Wednesday, September 8, 2010

Legal Lying



This is my first post since the beloved Kathy Patrick took over the Southern Authors Blogspot from our champion, Karin Gillespie. My instructions are to re-introduce myself  (and because I’m such a good girl I’ll do exactly as I’m told).

Okay, so I’m lying about being a good girl, which is probably why I’m a writer. I write fiction, which is a legal form of lying, of being a bad girl. You see, I grew up a Preacher’s Kid, which really means I grew up as a cliché. I wanted to be The Good Girl. The Quiet Girl. The Godly Girl. But I usually ended up in trouble anyway. Somehow my mouth and my words were the vehicles that helped me find my way into predicaments that required discipline.

So along the tripping and falling path of life, I decided that if words had that much power, I would use them; I would spend my life wrapping those very same words around my life and my stories. And that is exactly what I have done and I am blessed to still be doing.

I am a natural ‘wonderer’; spending my days wondering why and how people and things are the way they are. It is only in hindsight I see what I have done with my fiction: I take a perfectly happy and innocent person and I put them in a situation that forces them to make a choice. They can no longer go the way they were going; no longer believe what they believed; no longer think what they were thinking; no longer love the way they were loving; no longer smile the way they were smiling (okay, you get the point). This character of mine MUST choose now, and I write as I wonder: what will they do?

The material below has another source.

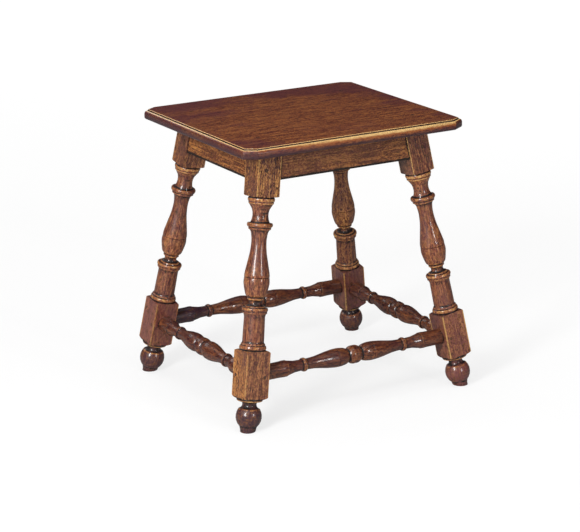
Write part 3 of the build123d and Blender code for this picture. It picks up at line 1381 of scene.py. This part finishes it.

And to continue on my “obedient” path – Kathy has asked us to share some small tidbits of our life that others just don’t know. If you don’t want to know this, stop reading now. Here are some insignificant facts of me; I was runner-up Miss Sunshine at a mall in Coral Springs, Florida; I published my thesis on closed heard injuries in a magazine titled Neuroscience Nursing (bet you never read it); I want to be a country music singer/songwriter but I can’t sing or write songs; I love words and where they came from and why; My favorite songwriters are Vince Gill and Billy Joel; I love my kids so much that it makes my heart ache; Stories enrich my life in a way nothing else could ever do.

Okay, enough about me. Let’s go read some good fiction….

Patti Callahan Henry is the NYT Bestselling author of seven novels (Losing the Moon, Where the River Runs, When Light Breaks; Between the Tides; The Art of Keeping Secrets; Driftwood Summer and The Perfect Love Song: A Holiday Story). She lives outside Atlanta Georgia with her husband and three children where she is working on her next novel.



5 comments:

Kathy L. Patrick said...

Wow, loving you forever Patti! And you got that right on Karin too, this is fun but she was the champion! Loved your blog!

Mason Canyon said...

I always enjoy meeting new authors, especially ones who live in Georgia (my home state). Best of luck with your writing.

Mason
Thoughts in Progress

Peggy Webb said...

Patti, I enjoyed the inside peek into your life, especially the part about your wanting to be a singer. I've always had visions of myself as a whiskey-voiced singer in a French nightclub, though I don't drink and have never been to France.

Keep those lovely books coming, Patti. You're a marvelous writer.

Anna Michaels said...

Patti, you have the lovliest titles. Losing the Moon - I'm purple with envy. I would be green, but I don't like that color.

Your books are wonderful, too. I'm glad you didn't become a singer because the world would have been deprived of a great writer.

Ad Hudler said...

I think we should get Patti up on a karaoke stage in Nashville during the Southern Festival of Books. BTW: Did y'all know there's a naked karaoke place on Printer's Alley in downtown Nash? Not for Patti, the former PK, of course....but I just thought it was interesting.